4) Mesmo condenado ao desprezo e ao repúdio, o nome do deturpador pioneiro J. B. Roustaing deixou como herança muitos de seus valores: a culpabilização da vítima nos erros cometidos na vida, os "reajustes espirituais", os rituais igrejeiros nos "centros espíritas" (que vão da leitura obrigatória de um texto de Emmanuel à distribuição de "água benta", a "água fluidificada") e a pretensa profetização (vide a "data-limite de Chico Xavier);

5) Chico Xavier e Divaldo Franco lançaram livros cada vez mais catolicizados, obras nas quais a religiosidade extrema e obscurantista se sobrepunha à razão, à lógica e ao bom senso. Nelas também eram transmitidos valores moralistas conservadores que destoavam do progressismo dos postulados originais.
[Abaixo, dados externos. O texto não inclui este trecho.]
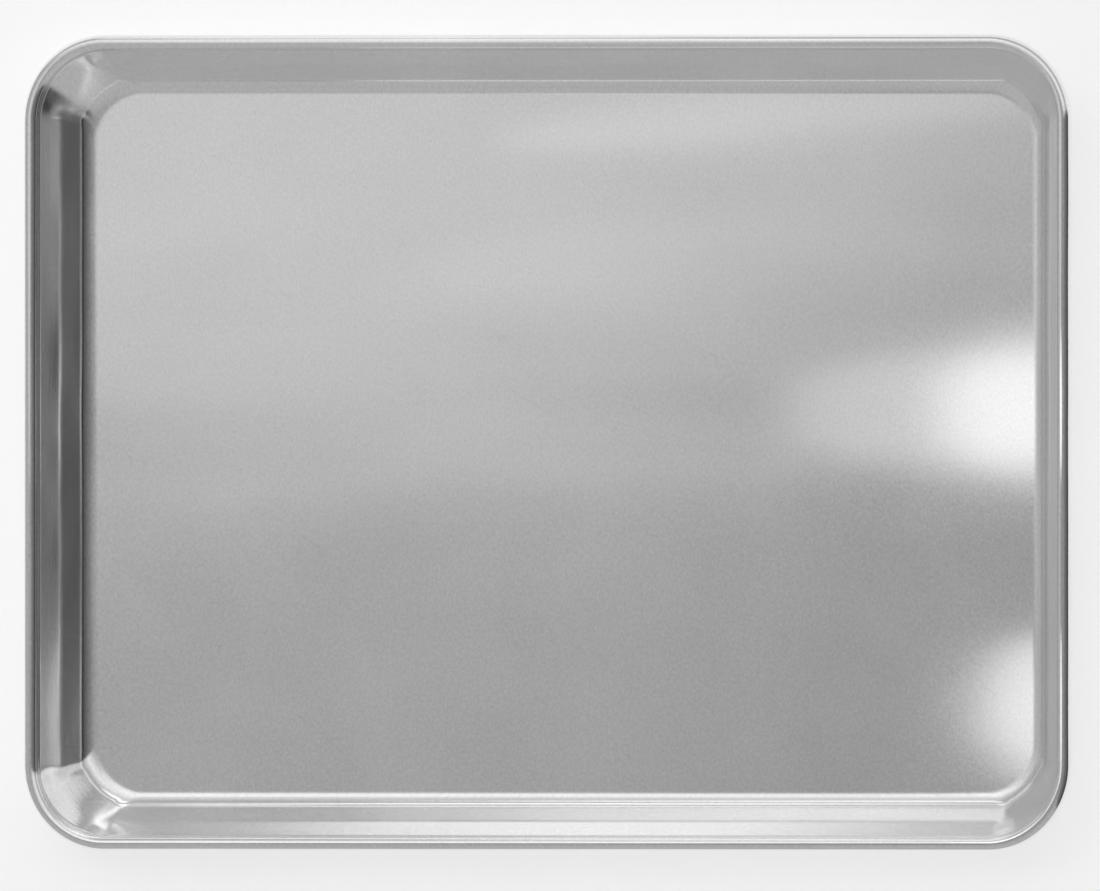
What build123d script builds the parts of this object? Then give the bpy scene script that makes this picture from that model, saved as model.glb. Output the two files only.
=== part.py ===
from build123d import *

import os
from math import asin, atan2, cos, degrees, hypot, pi, radians, sin, tan

# A rimmed baking pan: one drawn aluminium sheet, curled at the rim round a steel wire.
# Millimetres. +X runs along the long side, +Y along the short side, +Z up.
# The origin is the middle of the underside.

# Overall size, over the outside of the rolled rim
length = 450.0
width = 330.0
height = 25.4

# Sheet and wire
sheet = 1.0                   # thickness of the aluminium sheet
wire_diameter = 4.0           # steel wire inside the rim
wire_clearance = 0.05         # between the wire and the curl, all round
wire_joint = 0.3              # gap between the butted ends of the wire
wire_sides = 12               # flats that stand for the hidden wire's roundness, in fours

# Walls
wall_run = 22.9               # from the rim's outer edge in to the edge of the flat floor
floor_radius = 5.5            # inside radius between the floor and the walls
neck_radius = 2.0             # inside radius where the wall turns up into the rim

# Corners, seen from above
rim_corner_radius = 35.0      # over the outside of the rim
foot_corner_radius = 23.5     # where the walls, drawn straight on, meet the floor

# The curl starts beside the wire, goes over the top and ends underneath, short of the wall
curl_angle = 285.0

# Radii of the curl, and the height of the wire's centre
curl_inside = wire_diameter / 2 + wire_clearance
curl_outside = curl_inside + sheet
wire_height = height - curl_outside

# The section is drawn as (run, level): run is measured inward from the rim's outer edge.
# The wall is the straight line that touches the neck's circle and the floor radius's circle.
neck_run = 2 * curl_outside + neck_radius
rise = wire_height - sheet - floor_radius
reach = wall_run - neck_run
wall_angle = atan2(rise, reach) + asin((floor_radius - neck_radius) / hypot(rise, reach))


def round_neck(radius, share):
    """A point on a circle about the neck's centre: share 0 is beside the wire, 1 is where the wall starts."""
    angle = pi / 2 - share * (pi / 2 - wall_angle)
    return neck_run - radius * sin(angle), wire_height - radius * cos(angle)


def round_wire(radius, share):
    """A point on a circle about the wire: share 0 is beside the neck, 1 is the end of the curl."""
    angle = share * radians(curl_angle)
    return curl_outside + radius * cos(angle), wire_height + radius * sin(angle)


def down_wall(point, level):
    """The wall's line from a point on it, followed down to another level."""
    run, start = point
    return run + (start - level) / tan(wall_angle), level


# Where the straight wall starts and, drawn straight on, meets the floor, on each face of the sheet
outer_top = round_neck(neck_radius + sheet, 1)
inner_top = down_wall(round_neck(neck_radius, 1), outer_top[1])
outer_foot = down_wall(outer_top, 0)
inner_foot = down_wall(inner_top, sheet)


def outline(run, level, corner):
    """A rounded rectangle at a level, with its sides this far in from the rim's outer edge."""
    shape = RectangleRounded(length - 2 * run, width - 2 * run, corner)
    return Pos(0, 0, level) * shape


def tapered(foot, foot_corner, top, edge_radius):
    """The block between two outlines, with its floor edge rounded."""
    lower = outline(*foot, foot_corner)
    upper = outline(*top, rim_corner_radius - top[0])
    block = loft([lower, upper], ruled=True)
    floor_edges = block.edges().group_by(Axis.Z)[0]
    return fillet(floor_edges, edge_radius)


def tray():
    """The floor and the walls, up to where the neck starts."""
    outer_corner = foot_corner_radius + inner_foot[0] - outer_foot[0]
    outside = tapered(outer_foot, outer_corner, outer_top, floor_radius + sheet)
    inside = tapered(inner_foot, foot_corner_radius, inner_top, floor_radius)
    return outside - inside


def on_section(point):
    """A (run, level) point, placed on the section through the middle of the right-hand side."""
    run, level = point
    return Vector(length / 2 - run, 0, level)


def arc(point_at, radius):
    return ThreePointArc(*[on_section(point_at(radius, share)) for share in (0, 0.5, 1)])


def flats_round_wire():
    """The hidden inner face of the curl, in flats that lie along those of the wire."""
    angles = [*range(0, int(curl_angle), 360 // wire_sides), curl_angle]
    return Polyline(*[on_section(round_wire(curl_inside, angle / curl_angle)) for angle in angles])


def rim_section():
    """The neck and the curl, cut across."""
    inner_neck = arc(round_neck, neck_radius)
    outer_neck = arc(round_neck, neck_radius + sheet)
    curl_face = arc(round_wire, curl_outside)
    curl_back = flats_round_wire()
    wall_start = on_section(inner_top)
    edges = [
        Line(wall_start, inner_neck @ 1),
        inner_neck,
        curl_face,
        Line(curl_face @ 1, curl_back @ 1),
        curl_back,
        outer_neck,
        Line(outer_neck @ 1, wall_start),
    ]
    return make_face(edges)


def round_rim(section):
    """Runs a section once round the rim, along the line of the wire's centre."""
    path = outline(curl_outside, wire_height, rim_corner_radius - curl_outside)
    return sweep(section, path=path.wire())


def pan():
    return tray() + round_rim(rim_section())


def rim_wire():
    """The wire, cut where its ends butt in the middle of one long side."""
    start = on_section((curl_outside, wire_height))
    ring = round_rim(Plane(origin=start, z_dir=(0, 1, 0)) * RegularPolygon(wire_diameter / 2, wire_sides))
    gap = Box(wire_joint, 2 * wire_diameter, 2 * wire_diameter)
    return ring - Pos(0, width / 2 - curl_outside, wire_height) * gap


os.makedirs("parts", exist_ok=True)
for name, solid in {"pan": pan(), "rim_wire": rim_wire()}.items():
    export_step(solid, f"parts/{name}.step")
print(f"the walls lean {90 - degrees(wall_angle):.1f} degrees from upright")
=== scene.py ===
from math import asin, atan2, cos, hypot, pi, radians, sin, tan

import bpy
from mathutils import Euler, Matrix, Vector


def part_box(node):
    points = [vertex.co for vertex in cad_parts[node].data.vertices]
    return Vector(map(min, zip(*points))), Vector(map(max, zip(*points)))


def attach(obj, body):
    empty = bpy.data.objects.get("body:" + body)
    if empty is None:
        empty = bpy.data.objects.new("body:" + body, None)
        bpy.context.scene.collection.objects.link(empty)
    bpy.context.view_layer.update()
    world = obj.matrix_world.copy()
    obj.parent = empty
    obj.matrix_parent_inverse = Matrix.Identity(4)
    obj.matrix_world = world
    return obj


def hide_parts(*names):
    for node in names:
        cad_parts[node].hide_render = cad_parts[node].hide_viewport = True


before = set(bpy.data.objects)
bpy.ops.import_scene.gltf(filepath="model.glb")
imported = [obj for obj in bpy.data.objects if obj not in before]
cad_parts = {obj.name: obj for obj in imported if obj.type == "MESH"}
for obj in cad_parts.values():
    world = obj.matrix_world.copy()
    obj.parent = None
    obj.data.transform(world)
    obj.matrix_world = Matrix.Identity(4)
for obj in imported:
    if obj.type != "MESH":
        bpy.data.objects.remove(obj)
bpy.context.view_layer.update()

# A rimmed baking pan: one sheet of aluminium, rolled at the rim round a steel wire.
# Metres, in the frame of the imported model: +X along the long side, +Z up.
mm = 0.001
scene = bpy.context.scene
scene.view_settings.view_transform = "Standard"
panLow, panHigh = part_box("pan")
panSize = panHigh - panLow


# Small helpers for node trees

def addNode(tree, kind, inputs=None, **settings):
    node = tree.nodes.new(kind)
    for name, value in settings.items():
        setattr(node, name, value)
    for key, value in (inputs or {}).items():
        socket = node.inputs[key]
        if isinstance(value, bpy.types.NodeSocket):
            tree.links.new(value, socket)
        else:
            socket.default_value = value
    return node


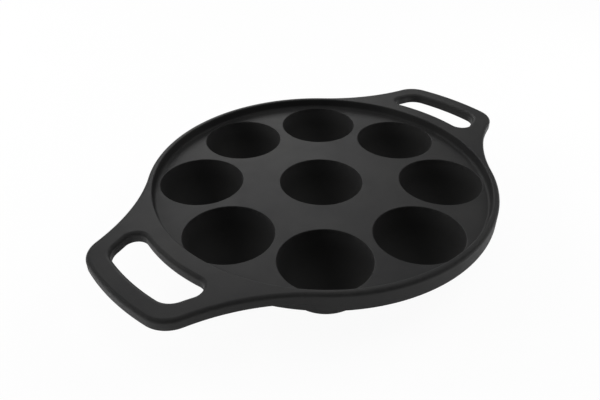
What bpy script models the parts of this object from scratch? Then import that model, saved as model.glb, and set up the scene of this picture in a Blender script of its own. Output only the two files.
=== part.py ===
"""A cast-iron paniyaram pan: nine round-bottomed cups in a rimmed plate, with two loop handles.

The pan stands on the flats of its cups, with the middle cup on the Z axis and the handles along X.
The whole pan is one iron casting. It is modelled feature by feature, so each feature is its own
solid: the cooking plate with its rim, the nine cups hung in it and the two handles.
"""

import math

import bmesh
import bpy

# Sizes, in metres
SEAM = 0.0003  # clearance between neighbouring features

RING_CUPS = 8
CUP_MOUTH_RADIUS = 0.0275
CUP_DEPTH = 0.0255
CUP_WALL = 0.0035
CUP_FLOOR = 0.0041  # the bottom is thicker than the sides, because it sits on the flame
CUP_LIP_ROUND = 0.0005
CUP_LAND = 0.0062  # iron between the mouths of two neighbouring ring cups
COLLAR_LAND = 0.0002  # flat between a lip's round and the seam round the cup
FOOT_GRIND = 0.0005  # ground off each cup's bottom, so that it stands on a flat

PLATE_THICKNESS = 0.0055
RIM_HEIGHT = 0.0066  # rim above the cooking face
RIM_GAP = 0.0029  # from a ring cup's mouth out to the rim's inner edge
RIM_FILLET = 0.0022  # hollow at the foot of the rim's inner wall
RIM_DRAFT = math.radians(4)  # lean of that wall, so that the casting leaves its mould
RIM_LAND = 0.0019  # flat on top of the rim
EDGE_ROUND = 0.0024  # rounded outer edge of the rim, and of the handles
RIM_FOOT_ROUND = 0.001

HANDLE_THICKNESS = 0.0069
HANDLE_LOWER_ROUND = 0.0006  # height that is left of the handles' lower round, cut flat
HANDLE_REACH = 0.0432  # from the rim's wall to the handle's far side
HANDLE_CORNER = 0.018
HANDLE_BLEND = 0.127  # hollow sweep from the rim into the handle's side
HANDLE_ROOT_ANGLE = math.radians(42.7)  # from a handle's middle to where its side meets the rim
SLOT_ROOT_LAND = 0.0075  # from the rim's wall to the finger slot
SLOT_ROOT_CORNER = 0.0075
SLOT_END_BAR = 0.0123  # iron beyond the slot
SLOT_SIDE_BAR = 0.0125  # iron at each end of the slot
SLOT_END_CORNER = 0.0115

# Facets
PAN_STEPS = 72
CUP_STEPS = 32
BOWL_STEPS = 5
ROUND_STEPS = 3
SWEEP_STEPS = 10
CORNER_STEPS = 7  # at each corner of a handle and of its slot
END_STEPS = 4  # from a handle's middle to the corner, along its end

# Heights, from the flats that the pan stands on
DECK_Z = CUP_DEPTH + CUP_FLOOR - FOOT_GRIND
UNDERSIDE_Z = DECK_Z - PLATE_THICKNESS
RIM_TOP_Z = DECK_Z + RIM_HEIGHT
HANDLE_UNDERSIDE_Z = RIM_TOP_Z - HANDLE_THICKNESS

# Radii from the pan's axis
PITCH_RADIUS = (2 * CUP_MOUTH_RADIUS + CUP_LAND) / (2 * math.sin(math.pi / RING_CUPS))
RIM_EDGE_RADIUS = PITCH_RADIUS + CUP_MOUTH_RADIUS + RIM_GAP
HANDLE_SEAT_RADIUS = RIM_EDGE_RADIUS + RIM_LAND
RIM_RADIUS = HANDLE_SEAT_RADIUS + EDGE_ROUND
HANDLE_END_RADIUS = RIM_RADIUS + HANDLE_REACH

# A cup's inner sphere meets the cooking face at the mouth, and its outer one hangs a little lower
CUP_INNER_RADIUS = (CUP_MOUTH_RADIUS**2 + CUP_DEPTH**2) / (2 * CUP_DEPTH)
CUP_OUTER_RADIUS = CUP_INNER_RADIUS + CUP_WALL
CUP_CENTRE_RISE = CUP_INNER_RADIUS - CUP_DEPTH  # inner sphere's centre above the cooking face
CUP_OUTER_RISE = CUP_CENTRE_RISE + CUP_WALL - CUP_FLOOR
LIP_CENTRE_RADIUS = math.sqrt(
    (CUP_INNER_RADIUS + CUP_LIP_ROUND) ** 2 - (CUP_CENTRE_RISE + CUP_LIP_ROUND) ** 2
)
COLLAR_RADIUS = LIP_CENTRE_RADIUS + COLLAR_LAND
PLATE_HOLE_RADIUS = COLLAR_RADIUS + SEAM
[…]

A apologia ao sofrimento (Teologia do Sofrimento) é um desses valores moralistas.

Com isso, a boa-fé do jornalista José Herculano Pires, que acreditou que negociar com os deturpadores - entre eles Chico Xavier, amigo de Herculano ("amigos, amigos, negócios à parte") - possibilitaria o retorno às bases doutrinárias do Espiritismo original, resultou no contrário: a radicalização da catolicização que corrompeu a compreensão do Espiritismo no Brasil.

O mais grave é que, com essa catolicização movida por apelos trazidos pelo "bombardeio de amor" - técnica perigosa e traiçoeira de manipulação da mente humana que, no Brasil, foi muito usada por Chico Xavier - , pessoas que poderiam investigar as irregularidades do "movimento espírita", como jornalistas, acadêmicos e juristas, se sentem paralisados pela fascinação obsessiva do "médium" envolto em apelos piegas como ilustrações de flores, céus azuis e coraçõezinhos vermelhos.

Isso se torna grave porque temos a Doutrina dos Espíritos refém dos deturpadores brasileiros, que dominaram todo o processo, sem que alguém tenha firmeza de caráter e coragem de enfrentar os totens religiosos sem se deixar levar pela pretensa emotividade que traz uma falsa impressão de receber energias agradáveis que, em verdade, são traiçoeiras como num "canto-de-sereia".